In the imperfect world, there are just a lot of people shaking their
heads and wondering if there really is a job too lousy for anyone to take.
Gentry just signed on to push a large boulder up a tall mountain of
gravel with his face, and in doing so pass piles of bleached bones that were
once his predecessors. He is the new head coach of the Los Angeles
Clippers.
Now we have no question about Gentry's skills, or of his qualifications
to be an NBA head coach. He has walked the beat both as a head coach
(Detroit, Miami) and as an assistant. He was going to be an assistant in San
Antonio when Elgin Baylor called making him the prototypical "offer anyone
in their right mind would refuse."
But Gentry, like most people in the sporting industry, did what he was
compelled to do. He daydreamed how glorious life would be once the rock was
up the mountain, and he signed on.
The problem is, of course, is that the mountain has never been
conquered, and rarely been marred by footprints.

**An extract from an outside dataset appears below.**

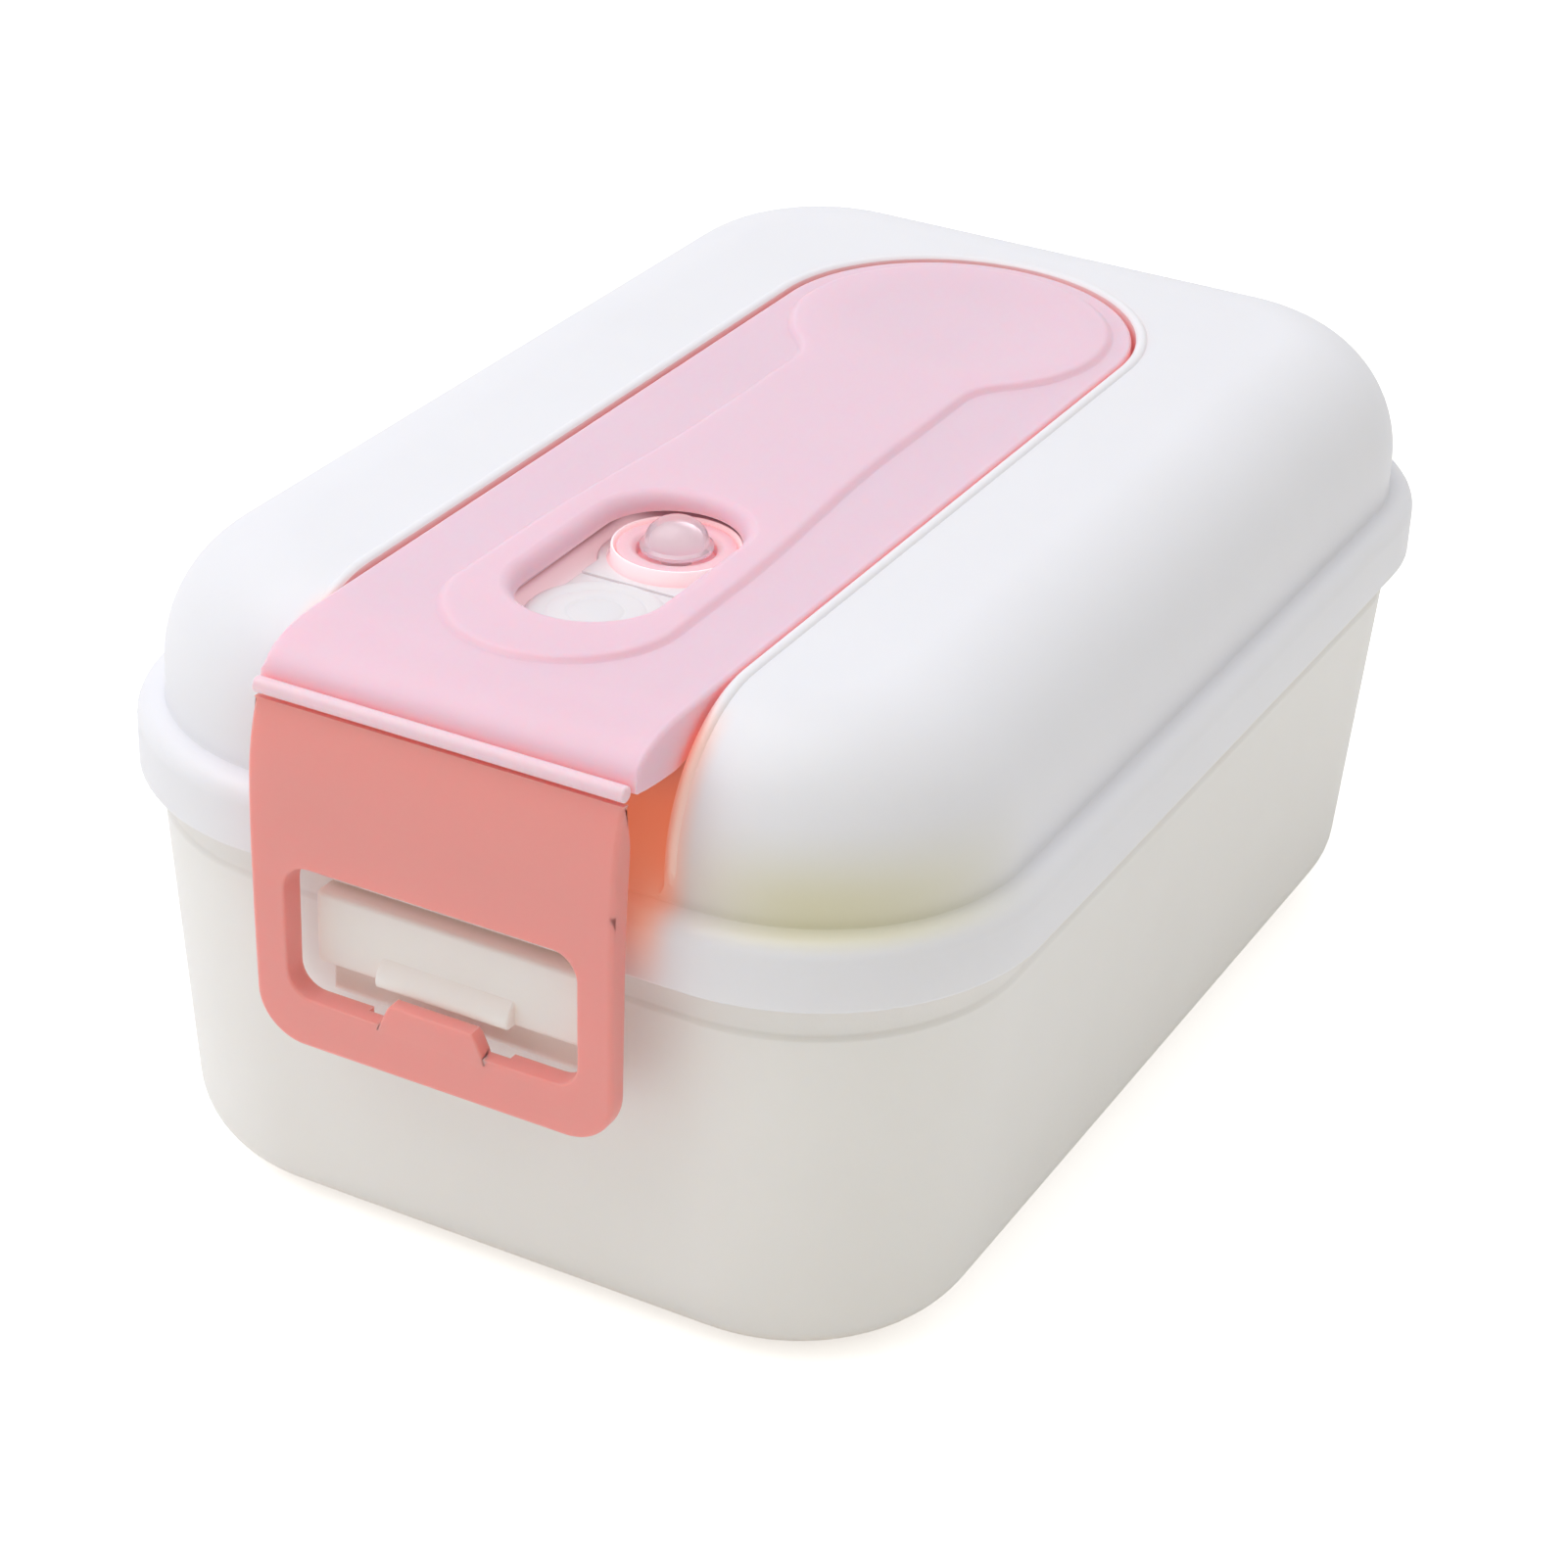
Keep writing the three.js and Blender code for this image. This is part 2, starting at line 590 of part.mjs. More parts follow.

In the entire history of the
franchise, only one time has it won a playoff round -- 1976, over
Philadelphia in a round-of-three series when the Clippers were the Braves,
Los Angeles was Buffalo and Donald Sterling was just another realtor with a
snappy line.
Indeed, although there have been some earnest contenders over the years
(Golden State over the last six years, Dallas and Washington over the last
decade, Sacramento from the mid-80s until a couple of years ago, Vancouver
from the get-go), the Clippers remain the zinc standard of NBA franchises,
and approach the Chicago/St. Louis/Arizona Cardinals, St. Louis Browns and
Washington Senators for all-time irrelevance.
More to the point, only one coach, Jack Ramsay, ever escaped the
franchise and made a name for himself. He was the coach who led the Braves to
that big win over the Sixers, and a year later led the Portland Trail
Blazers to their championship.
Larry Brown made a couple of showings and can be said to have succeeded.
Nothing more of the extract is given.